Hope and Wilkeson voted to incorporate under a single name in 1909.
Samuel Wilkeson, Jr. had brought the railroad to Washington, but this was not his first famous hoorah. Six years prior to the expedition, Wilkeson inspired Abraham Lincoln’s Gettysburg Address reporting: “My pen is heavy. Oh, you dead, who at Gettysburgh have baptised with your blood the second birth of Freedom in America, how you are to be envied!” (Wilkeson’s Gettysburg dispatch, New York Times, July 6, 1863), while looking over the body of his dead son, Lieutenant Bayard Wilkeson.
Additional historic name drops for Samuel Wilkeson, Jr., include being the son of Judge Samuel Wilkeson, Sr., the Justice of Peace who built New York’s Buffalo Harbor, and husband to women’s suffrage leader Elizabeth Cady Stanton’s sister, Cate.
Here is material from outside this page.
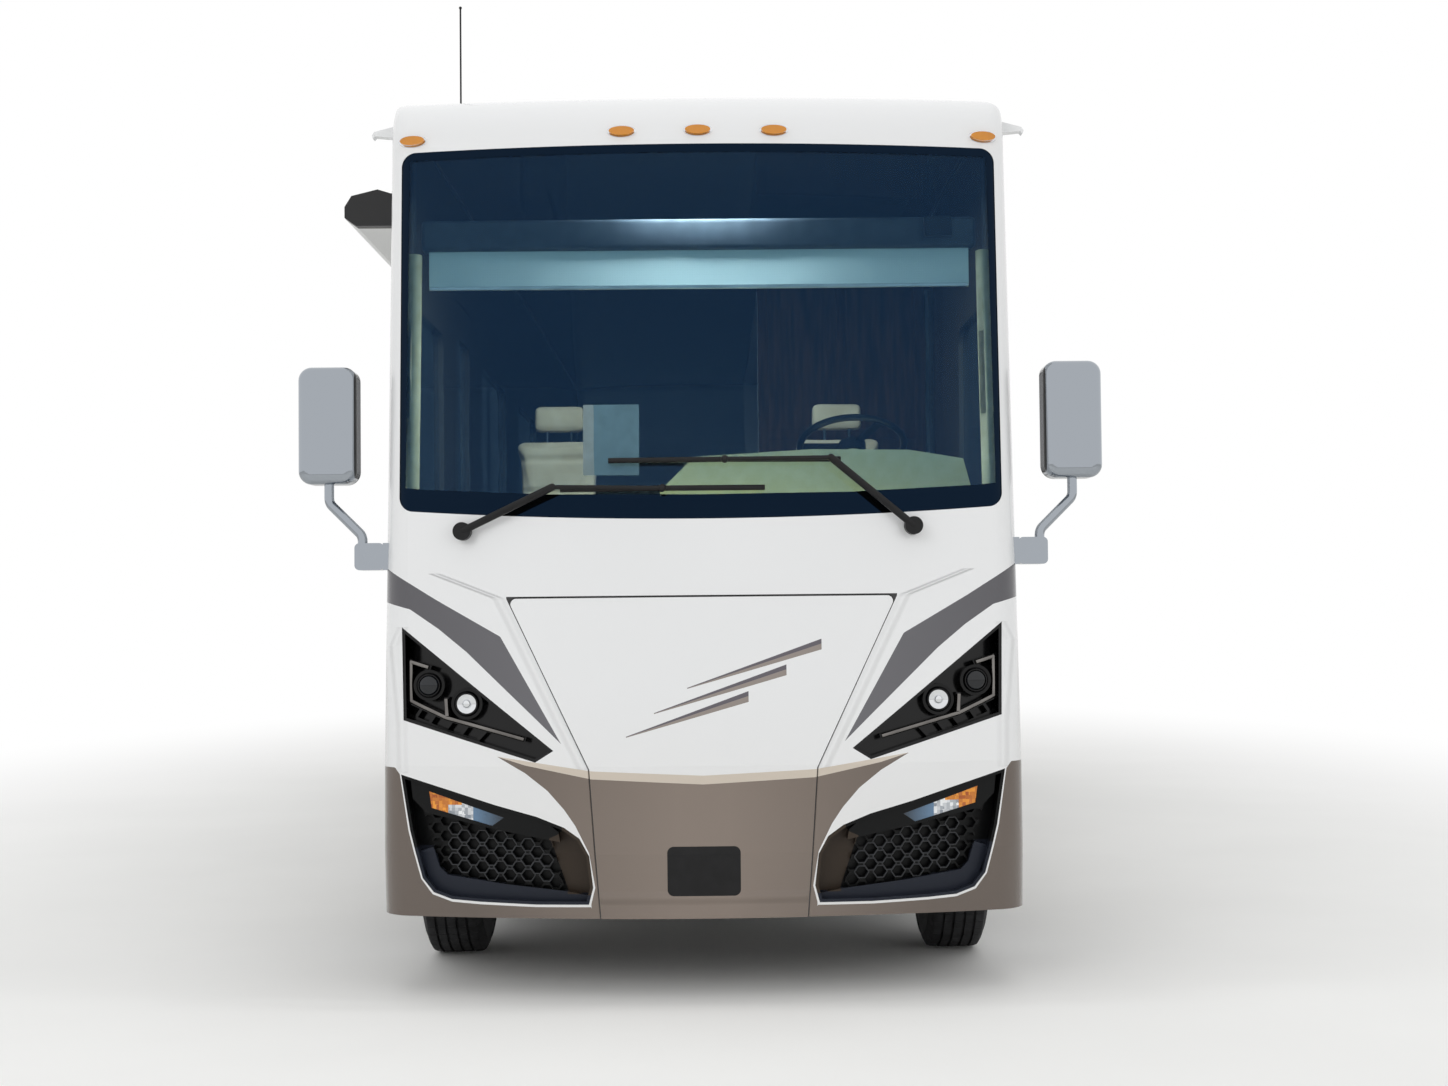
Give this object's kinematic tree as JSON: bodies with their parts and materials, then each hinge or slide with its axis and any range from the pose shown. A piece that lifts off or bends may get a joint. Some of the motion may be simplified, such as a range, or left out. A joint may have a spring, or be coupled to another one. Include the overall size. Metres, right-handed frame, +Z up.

Residents and tourists do not know much of the town’s namesake, aside from the few who have seen the paragraphs and a black and white photograph of a man, labeled Samuel Wilkeson, included on an informational placard attached to a block of Wilkeson Sandstone, set next to a red NPRR train caboose replica. The placard photograph of Samuel Wilkeson is part of the Smithsonian Art Museum collection and is peculiar in that the man does not look like the same Samuel Wilkeson, Jr. shown in all other photographs and newspaper sketches from his time.
A dizzying hunt through the world wide web, and one will find conflicting information about Samuel Wilkeson, Sr., Jr., and other relatives also bearing the name Samuel Wilkeson.
Wilkeson, Jr.’s own homes and buildings — beautiful architectural works of art often built of Wilkeson Sandstone, in the city of Tacoma, throughout Washington State and even Wilkeson — and Sr.’s home in New York have been demolished, replaced by gas stations, and a map of history has been obscured.
The independent people and businesses starting off as Hope did not fully absorb into the industrious company town, and when local and union miners alike were made to suffer by company lock out, the once zealous community of Wilkeson was left torn up-and-down, wounded and raw.
Many of those who decided to remain after the company’s abandonment held a sore spot for the opposite side of town and a still-current division of immigrants many generations back versus just-moved-in migrants. One of those things that isn’t talked about, you know, but can be felt like black damp in the air even after a hundred years have gone by.
Disillusionment brought on by a negativity-fed belief that decisions are not within the citizens’ control is keeping townsfolk and families inside their homes and uninvolved.
Herein lies the dilemma of keeping Wilkeson on the map: the town is relying on having its history remembered, a history of strength in active community involvement.
People from all walks in the newborn mining town bonded together without the assistance of company control. These peoples radiated pride for their homelands, put their diverse hopes into the town, and welcomed others of the same vein.
But this unresolved conflict of old-versus-new spearheaded Wilkeson’s decline, and now it lies hovering forgotten above the map.
The town needs TLC, a great big hug, and to be set back down firmly on its feet. Thankfully, I can see the Wilkeson peoples from generations back to today’s newbies beginning to enthusiastically shake hands and scratch each other’s backs, stirring up from the coal dust the same zeal that built the hope-filled town in the first place.
Samuel Wilkeson, Jr described this goldmine of a region “so prodigal”, yet man so “wastefully fastidious” in his Notes. The Village Voice, instructs that “we must look through their eyes to see beyond the hardships to the opportunities.”
Take note, Wilkeson: it is up to us to keep our town on the map.